Que lamentável bando de ignorantes e malucos completos. Ou, no melhor dos casos, que bando de trapaceiros e cínicos! (Com a possível exceção do bom doutor Ron Paul).
Isso é o melhor que uma grande e orgulhosa nação pode produzir? Como é assustador o pensamento de que um deles pode realmente tornar-se a pessoa mais poderosa no mundo, com um dedo no botão nuclear mais poderoso de todos!
Mas, vamos concentrar-nos no atual primeiro lugar. (Os republicanos parecem mudar o primeiro lugar com fastidiosa rapidez.)
Este é Newt Gingrich. Lembram dele? O porta-voz da Casa que teve um caso extramarital com uma estagiária, embora ao mesmo tempo liderasse a campanha pelo impeachment do presidente Bill Clinton por manter um caso com uma estagiária.
Mas este não é ponto. O ponto é que este gigante intelectual - batizado em homenagem a Isaac Newton, talvez o maior cientista de todos - descobriu uma verdade histórica.
O Newton original descobriu a Lei da Gravidade. Newton Leroy Gingrich descobriu algo não menos abalador: existe um povo "inventado" por aí, referindo-se aos palestinos.
Ao que um humilde israelense como eu poderia responder, no melhor jargão hebreu: "Bom dia, Eliyahu!" Assim nós honramos as pessoas que fizeram uma grande descoberta que, infelizmente, já tinha sido descoberta por outros, muito tempo antes.
Pois desde o seu próprio começo, o movimento sionista nega a existência do povo palestino. Isto é um artigo de fé.
A razão é óbvia: se existisse um povo palestino, então o país que os sionistas estavam prestes a tomar não estava vazio. O sionismo cometeria uma injustiça de proporções históricas. Sendo gente muito idealista, os sionistas originais descobriram uma forma de se descartarem deste dilema moral: eles simplesmente negaram sua existência. O slogan vencedor foi "Uma Terra Sem Povo, Para Um Povo Sem Terra."
Portanto, quem seriam estes curiosos seres humanos que foram encontrados quando os sionistas vieram para este país? Oh, ah, bem, eles eram apenas pessoas que calharam de estar por aqui, não "um" povo. Transeuntes, por assim dizer. Mais tarde, a história continuou, após termos feito o deserto florescer e transformado uma terra árida e negligenciada num paraíso, árabes de toda a região fluíram para o país, e agora eles tem a temeridade - na verdade, a chutzpah (palavra hebraica que significa, "suprema autoconfiança, ousadia, coragem, às vezes uma agressividade detestável".) - de proclamarem que constituem uma nação palestina!

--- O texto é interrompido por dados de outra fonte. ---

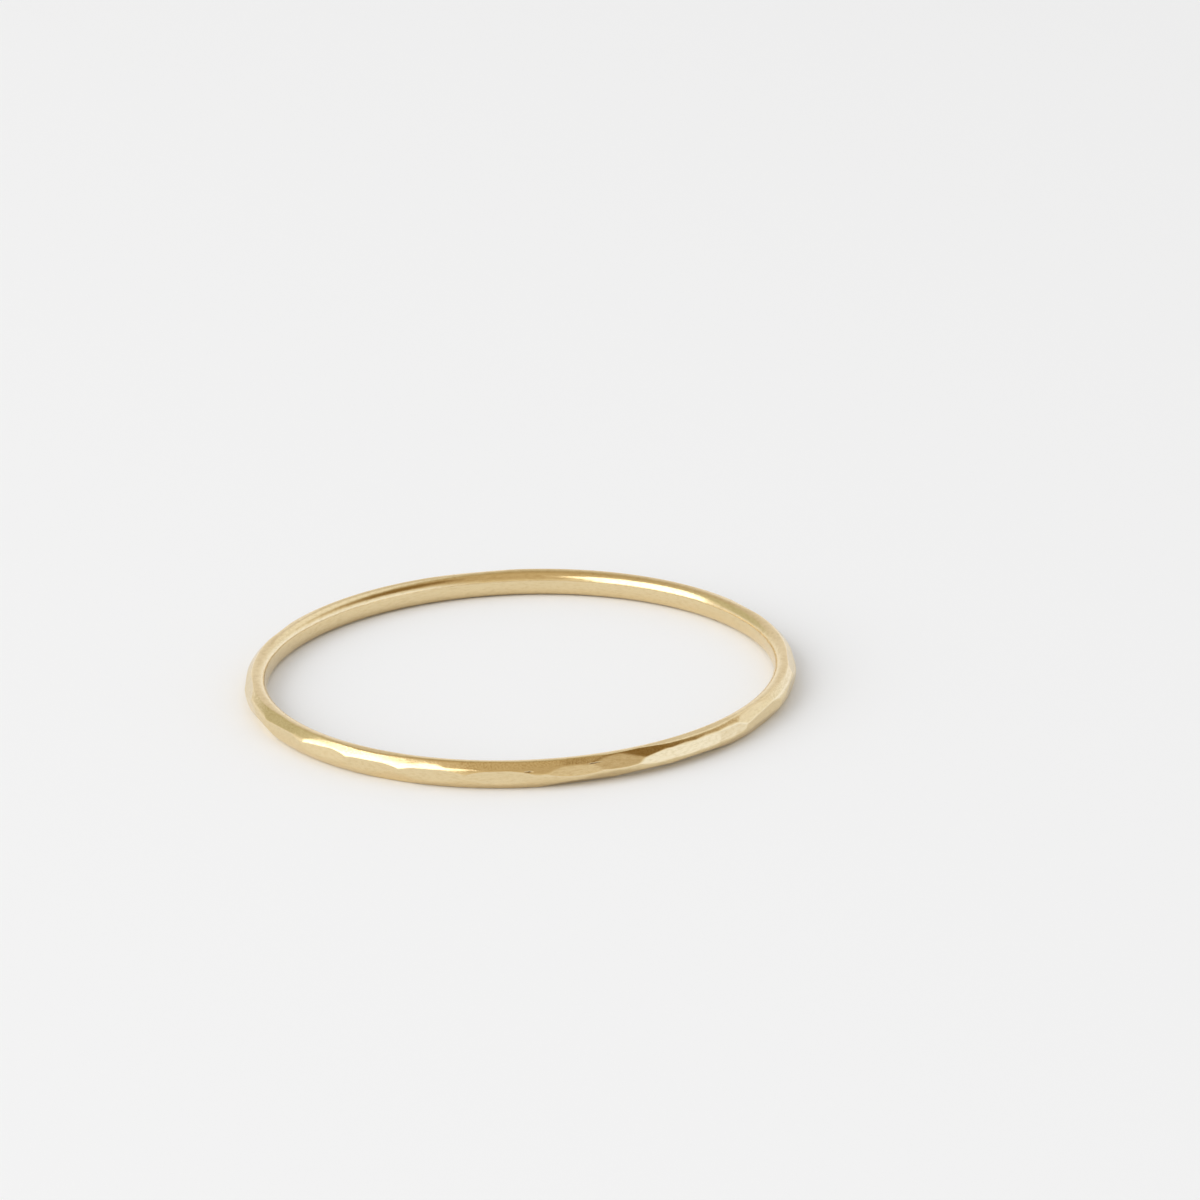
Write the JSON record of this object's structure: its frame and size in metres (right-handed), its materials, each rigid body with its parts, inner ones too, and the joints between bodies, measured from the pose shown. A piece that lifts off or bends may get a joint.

Por muitos anos depois da fundação do Estado de Israel, esta foi a linha oficial. Golda Meir famosamente exclamou: "Não há uma coisa assim, como um povo palestino!"
(Ao que eu repliquei no Knesset: "Senhora primeira-ministra, talvez você esteja certa. Talvez realmente não exista nenhum povo palestino. Mas se milhões de pessoas errôneamente acreditam que são um povo, e se comportam como um povo, então elas são um povo.")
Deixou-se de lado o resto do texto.